The Real Lessons In This Story

Bette Nesmith Graham’s story shows several things at once. First, what looks like a small and ordinary annoyance can hide a huge market need. IBM’s “advanced” technology created a daily nightmare for thousands of office workers, and Bette was one of the few people who recognized that clearly. Second, no one was going to solve this problem for her. Not IBM. Not executives. Not anyone in charge. So she solved it herself, in her own kitchen. Third, failure can become the turning point that changes everything. Being fired could have crushed her, but instead it forced her to fully commit to the opportunity she had already created. And finally, success does not have to come at the expense of your values. You can build something big without becoming small.

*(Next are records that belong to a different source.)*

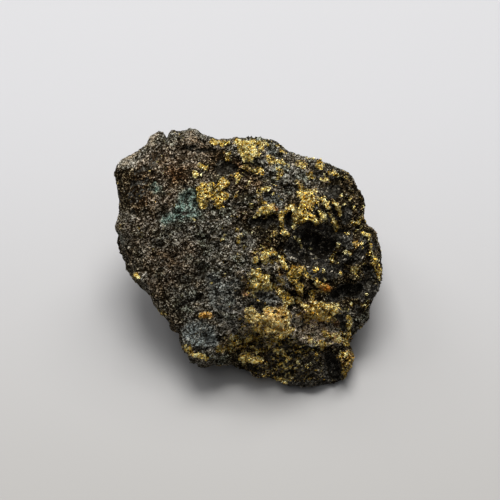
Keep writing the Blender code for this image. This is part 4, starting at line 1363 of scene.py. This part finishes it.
def add_camera(scene):
    """A camera that looks straight down w at the broad face."""
    data = bpy.data.cameras.new("camera")
    data.sensor_width = SENSOR
    data.lens = SENSOR * VIEW_DISTANCE / VIEW_WIDTH
    data.clip_start = NEAREST_SEEN
    centre = FACE_MIDDLE + U * VIEW_CENTRE[0] + V * VIEW_CENTRE[1]
    scene.camera = add_aimed(scene, "camera", data, (centre + W * VIEW_DISTANCE) * MM, -W)


def add_aimed(scene, name, data, place, direction):
    """Adds a light or a camera that looks in a direction."""
    aimed = bpy.data.objects.new(name, data)
    aimed.location = place
    aimed.rotation_mode = "QUATERNION"
    aimed.rotation_quaternion = direction.to_track_quat("-Z", "Y")
    scene.collection.objects.link(aimed)
    return aimed


class SPECIMEN_PT_panel(bpy.types.Panel):
    """Lists the pieces of the specimen and their settings"""

    bl_idname = "SPECIMEN_PT_panel"
    bl_label = "Chalcopyrite Specimen"
    bl_space_type = "VIEW_3D"
    bl_region_type = "UI"
    bl_category = "Specimen"

    def draw(self, context):
        scene = context.scene
        for operator, group in STEPS:
            box = self.layout.box()
            settings = getattr(scene, group)
            for name in settings.bl_rna.properties.keys():
                if name not in ("rna_type", "name"):
                    box.prop(settings, name)
            box.operator(operator)


STEPS = (
    ("specimen.rock_skin", "specimen_skin"),
    ("specimen.grains", "specimen_grains"),
    ("specimen.stage", "specimen_stage"),
)
GROUPS = {"specimen_skin": SkinSettings, "specimen_grains": GrainSettings, "specimen_stage": StageSettings}
CLASSES = (
    *GROUPS.values(), SPECIMEN_OT_rock_skin, SPECIMEN_OT_grains, SPECIMEN_OT_stage, SPECIMEN_PT_panel
)


def register():
    for cls in CLASSES:
        bpy.utils.register_class(cls)
    for name, group in GROUPS.items():
        setattr(bpy.types.Scene, name, PointerProperty(type=group))


def unregister():
    for name in GROUPS:
        delattr(bpy.types.Scene, name)
    for cls in reversed(CLASSES):
        bpy.utils.unregister_class(cls)


def main():
    register()
    bpy.ops.specimen.rock_skin()
    bpy.ops.specimen.grains()
    bpy.ops.specimen.stage()


if __name__ == "__main__":
    main()
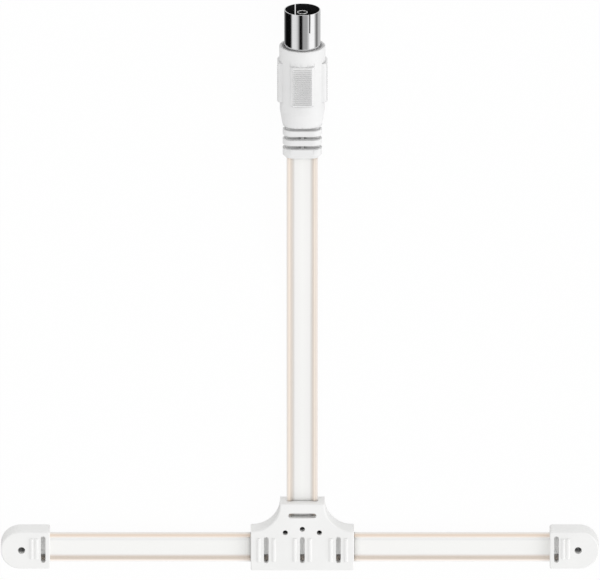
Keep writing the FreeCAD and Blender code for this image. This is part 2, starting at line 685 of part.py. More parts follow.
boot_solid = fuse("boot_solid", [relief, taper, barrel] + grips)
shell_rear = f"{rim} - dims.shell_seat"
boot_tools = [
    ribbon_bar("boot_bar", "dims.boot_seat", "Y"),
    block("boot_pocket", ("dims.core_width", f"{shell_rear} - dims.boot_seat", "dims.core_height"),
          "0", f"(dims.boot_seat + {shell_rear}) / 2", "0"),
    rod("boot_chamber", "dims.shell_diameter", "dims.shell_seat + 1", "Y", "0", shell_rear, "0")]
boot = cut("socket_boot", boot_solid, boot_tools + panels + relief_cuts)

# Coaxial socket: chromed shell, insulating disc and hollow centre contact
mouth = f"{rim} + dims.shell_reach"
tube = rod("shell_tube", "dims.shell_diameter", f"{mouth} - ({shell_rear})", "Y", "0", shell_rear, "0")
tube_bore = rod("shell_bore", "dims.shell_diameter - 2 * dims.shell_wall", f"{mouth} - ({shell_rear})", "Y",
                "0", shell_rear, "0")
slit = doc.addObject("Part::Box", "shell_slit")
bind(slit, Length="dims.slit_width", Width="dims.slit_length", Height="dims.shell_diameter")
place(slit, "-dims.slit_width / 2", f"{mouth} - dims.slit_length", "-dims.shell_diameter / 2")
slit_turned = fuse("shell_slit_turned", [slit, slit])
slit_turned.Placement = Placement(Vector(), Rotation(Vector(0, 1, 0), size("dims.slit_angle")))
shell = cut("socket_shell", tube, [tube_bore, slit_turned])

insulator_front = f"{mouth} - dims.insulator_setback"
disc = rod("insulator_disc", "dims.shell_diameter - 2 * dims.shell_wall", "dims.insulator_thickness", "Y",
           "0", f"{insulator_front} - dims.insulator_thickness", "0")
tail_hole = rod("insulator_hole", "dims.tail_diameter", "dims.insulator_thickness", "Y",
                "0", f"{insulator_front} - dims.insulator_thickness", "0")
insulator = cut("socket_insulator", disc, [tail_hole])

contact_length = "dims.insulator_setback - dims.contact_setback"
sleeve = rod("contact_sleeve", "dims.contact_diameter", contact_length, "Y", "0", insulator_front, "0")
pin_tail = rod("contact_tail", "dims.tail_diameter", "dims.tail_length", "Y", "0",
               f"{insulator_front} - dims.tail_length", "0")
pin_bore = rod("contact_hole", "dims.contact_bore", "dims.contact_bore_depth", "Y", "0",
               f"{mouth} - dims.contact_setback - dims.contact_bore_depth", "0")
contact = cut("centre_contact", fuse("contact_solid", [sleeve, pin_tail]), [pin_bore])

# Transformer: a ferrite core with two holes and two windings, from the ribbon's wires to the socket
core_middle = "dims.boot_seat + dims.core_start + dims.core_length / 2"
core_block = block("core_block", ("dims.core_width", "dims.core_length", "dims.core_height"),
                   "0", core_middle, "0")
core_block = bevel_edges("core_bevelled", core_block, [("dims.core_edge", lambda edge: edge.BoundBox.YLength > 1)])
core_holes = [rod(f"core_hole_{n}", "dims.core_hole_diameter", "dims.core_length", "Y",
                  f"{sign}dims.core_hole_spacing / 2", "dims.boot_seat + dims.core_start", "0")
              for n, sign in enumerate(("-", ""))]
core = cut("transformer_core", core_block, core_holes)
for piece in (boot, shell, insulator, contact, core):
    place(piece, "0", BOOT_PLACE, BOOT_AXIS)

winding_radius = size("dims.winding_wire") / 2
core_front = core_rear + size("dims.core_length")
tail_rear = size(f"{BOOT_PLACE} + {insulator_front} - dims.tail_length")
bore_radius = size("dims.shell_diameter / 2 - dims.shell_wall")
shell_end = size(f"{BOOT_PLACE} + {shell_rear}")
upper, lower = boot_axis + rise, boot_axis - rise
primary = bent_path([
    Vector(-hole_offset, core_rear - 0.8, upper), Vector(-hole_offset, core_front + 0.95, upper),
    Vector(hole_offset, core_front + 0.95, upper), Vector(hole_offset, core_rear - 0.8, upper)])
secondary = bent_path([
    Vector(0, tail_rear, boot_axis), Vector(0, tail_rear - 0.8, boot_axis),
    Vector(-hole_offset, core_front + 1.2, lower), Vector(-hole_offset, core_rear - 0.8, lower),
    Vector(hole_offset, core_rear - 0.8, lower), Vector(hole_offset, core_front + 1.0, lower),
    Vector(bore_radius - 0.9, shell_end + 0.3, lower), Vector(bore_radius - 0.45, shell_end + 1.6, lower)])
for name, path in (("primary_winding", primary), ("secondary_winding", secondary)):
    solid_part(name, sweep(path, round_section(path, winding_radius, WIRE_SIDES)))

NODES = [
    "junction_housing", "end_cap_left", "end_cap_right", "dipole_ribbon", "feeder_ribbon", "dipole_wire_lower",
    "dipole_wire_upper_left", "dipole_wire_upper_right", "feeder_wire_left", "feeder_wire_right", "splice_left",
    "splice_right", "end_link_left", "end_link_right", "socket_boot", "socket_shell", "socket_insulator",
    "centre_contact", "transformer_core", "primary_winding", "secondary_winding",
]
doc.recompute()
for item in doc.Objects:
    assert not {"Invalid", "Error"} & set(item.State), f"{item.Name} failed: {item.State}"
for node in NODES:
    item = doc.getObject(node)
    item.Label = node
    solid = item.Shape
    assert not solid.isNull() and solid.isValid() and solid.Solids, f"{node} has no valid solid"
    box = solid.BoundBox
    print(f"{node}: {len(solid.Solids)} solid, {solid.Volume:.2f} mm3, "
          f"x {box.XMin:.2f} to {box.XMax:.2f}, y {box.YMin:.2f} to {box.YMax:.2f}, z {box.ZMin:.2f} to {box.ZMax:.2f}")
for node in NODES:
    doc.getObject(node).Shape.exportStep(f"parts/{node}.step")
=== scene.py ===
"""Looks of the FM ribbon dipole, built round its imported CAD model.

The antenna lies on its back: the dipole runs along X, the feeder along +Y to the socket, and +Z is the front.
Lengths are in metres.
"""

import math

import bmesh
import bpy
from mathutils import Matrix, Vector


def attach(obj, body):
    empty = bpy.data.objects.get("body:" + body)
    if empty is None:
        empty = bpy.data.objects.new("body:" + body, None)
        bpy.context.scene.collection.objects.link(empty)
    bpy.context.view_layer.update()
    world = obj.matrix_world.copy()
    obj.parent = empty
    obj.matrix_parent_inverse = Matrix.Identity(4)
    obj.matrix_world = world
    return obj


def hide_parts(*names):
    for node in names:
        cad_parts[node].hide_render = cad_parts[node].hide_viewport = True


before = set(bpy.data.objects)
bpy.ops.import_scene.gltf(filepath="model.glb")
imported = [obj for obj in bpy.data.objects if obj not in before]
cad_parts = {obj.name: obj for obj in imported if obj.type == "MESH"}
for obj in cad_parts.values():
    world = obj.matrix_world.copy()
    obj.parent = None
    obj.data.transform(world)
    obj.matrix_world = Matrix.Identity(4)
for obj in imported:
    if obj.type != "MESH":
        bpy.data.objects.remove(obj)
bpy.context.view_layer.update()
scene = bpy.context.scene
scene.view_settings.view_transform = "Standard"


# Camera
# The antenna is seen from the front, tilted 20.6 degrees over on the socket's side, so that the mouth of the
# socket shows. The lens is very long, as the picture has almost no perspective.
tilt = math.radians(20.6)
aim = Vector((-0.000656, 0.07725, 0.0030))
camera_distance = 7.511
camera_data = bpy.data.cameras.new("camera")
camera_data.lens = 1606.0
camera_data.sensor_width = 36.0
camera_data.clip_end = 100.0
camera = bpy.data.objects.new("camera", camera_data)
camera.location = aim + camera_distance * Vector((0.0, math.sin(tilt), math.cos(tilt)))
camera.rotation_euler = (-tilt, 0.0, 0.0)
scene.collection.objects.link(camera)
scene.camera = camera


# Studio
# A white table that is lit a little from inside and keeps a faint shadow, a soft lamp from the right, and a tent
# of white cards with black gaps, which only the plating shows.
def linear(colour):
    """An sRGB hex colour as linear red, green, blue and alpha."""
    channels = [int(colour[n:n + 2], 16) / 255 for n in (1, 3, 5)]
    return [c / 12.92 if c <= 0.04045 else ((c + 0.055) / 1.055) ** 2.4 for c in channels] + [1.0]


def add_node(tree, kind, settings=None, inputs=None):
    """A node with its settings, and with each input given a value or another node's output."""
    node = tree.nodes.new(kind)
    for name, value in (settings or {}).items():
        setattr(node, name, value)
    for name, value in (inputs or {}).items():
        if isinstance(value, bpy.types.NodeSocket):
            tree.links.new(value, node.inputs[name])
        else:
            node.inputs[name].default_value = value
    return node


def fill_ramp(ramp, stops):
    """Gives a colour ramp its stops, each a position and an sRGB hex colour."""
    elements = ramp.color_ramp.elements
    while len(elements) < len(stops):
        elements.new(1.0)
    for element, (position, colour) in zip(elements, stops):
        element.position = position
        element.color = linear(colour)


table_size = 6.0
table_drop = 0.0001
table_mesh = bpy.data.meshes.new("table")
half = table_size / 2
table_mesh.from_pydata([(x, y, -table_drop) for x, y in ((-half, -half), (half, -half), (half, half), (-half, half))],
                       [], [(0, 1, 2, 3)])
table = bpy.data.objects.new("table", table_mesh)
scene.collection.objects.link(table)
table.visible_glossy = False

table_white = bpy.data.materials.new("white_table_lacquer")
table_white.use_nodes = True
tree = table_white.node_tree
tree.nodes.clear()
# The camera sees the glow with a small share of lacquer, which holds the shadow. The antenna gets less of the glow.
shadow_share, table_glow = 0.045, 0.36
lacquer = add_node(tree, "ShaderNodeBsdfDiffuse", inputs={"Color": linear("#F6F6F6")})
glow = add_node(tree, "ShaderNodeEmission", inputs={"Color": linear("#FFFFFF"), "Strength": 1.0})
rays = add_node(tree, "ShaderNodeLightPath")
share = add_node(tree, "ShaderNodeMath", {"operation": "MULTIPLY_ADD"},
                 {0: rays.outputs["Is Camera Ray"], 1: 1.0 - shadow_share - table_glow, 2: table_glow})
surface = add_node(tree, "ShaderNodeMixShader",
                   inputs={0: share.outputs[0], 1: lacquer.outputs[0], 2: glow.outputs[0]})
add_node(tree, "ShaderNodeOutputMaterial", inputs={"Surface": surface.outputs[0]})
table_mesh.materials.append(table_white)

world = bpy.data.worlds.new("light_tent")
scene.world = world
world.use_nodes = True
tree = world.node_tree
tree.nodes.clear()
room_level = 0.88
direction = add_node(tree, "ShaderNodeTexCoord")
parts = add_node(tree, "ShaderNodeSeparateXYZ", inputs={"Vector": direction.outputs["Generated"]})
angle = add_node(tree, "ShaderNodeMath", {"operation": "ARCTAN2"}, {0: parts.outputs["X"], 1: parts.outputs["Z"]})
turn = add_node(tree, "ShaderNodeMath", {"operation": "MULTIPLY_ADD"},
                {0: angle.outputs[0], 1: 1 / math.tau, 2: 0.5})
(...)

The Extraordinary Power Of Ordinary People

Bette Nesmith Graham’s story is proof that a woman without a university degree, without elite status, and without powerful institutional backing could still change the world. All she really had was an everyday problem, a simple observation, a few basic materials, and a mindset that was willing to experiment. Sometimes that is enough. Liquid Paper still survives today as part of office culture, but its deeper legacy is not just the product itself. Its real legacy is the reminder that an ordinary-looking person, with enough persistence and imagination, can build something extraordinary.

One Last Detail

One of the most interesting side notes in the story is that Michael Nesmith, while helping fill Liquid Paper bottles in his mother’s garage, developed his passion for music and later became one of the best-known members of The Monkees. In that sense, this is not just the story of one woman’s invention. It is also the story of two different creative legacies growing out of the same garage.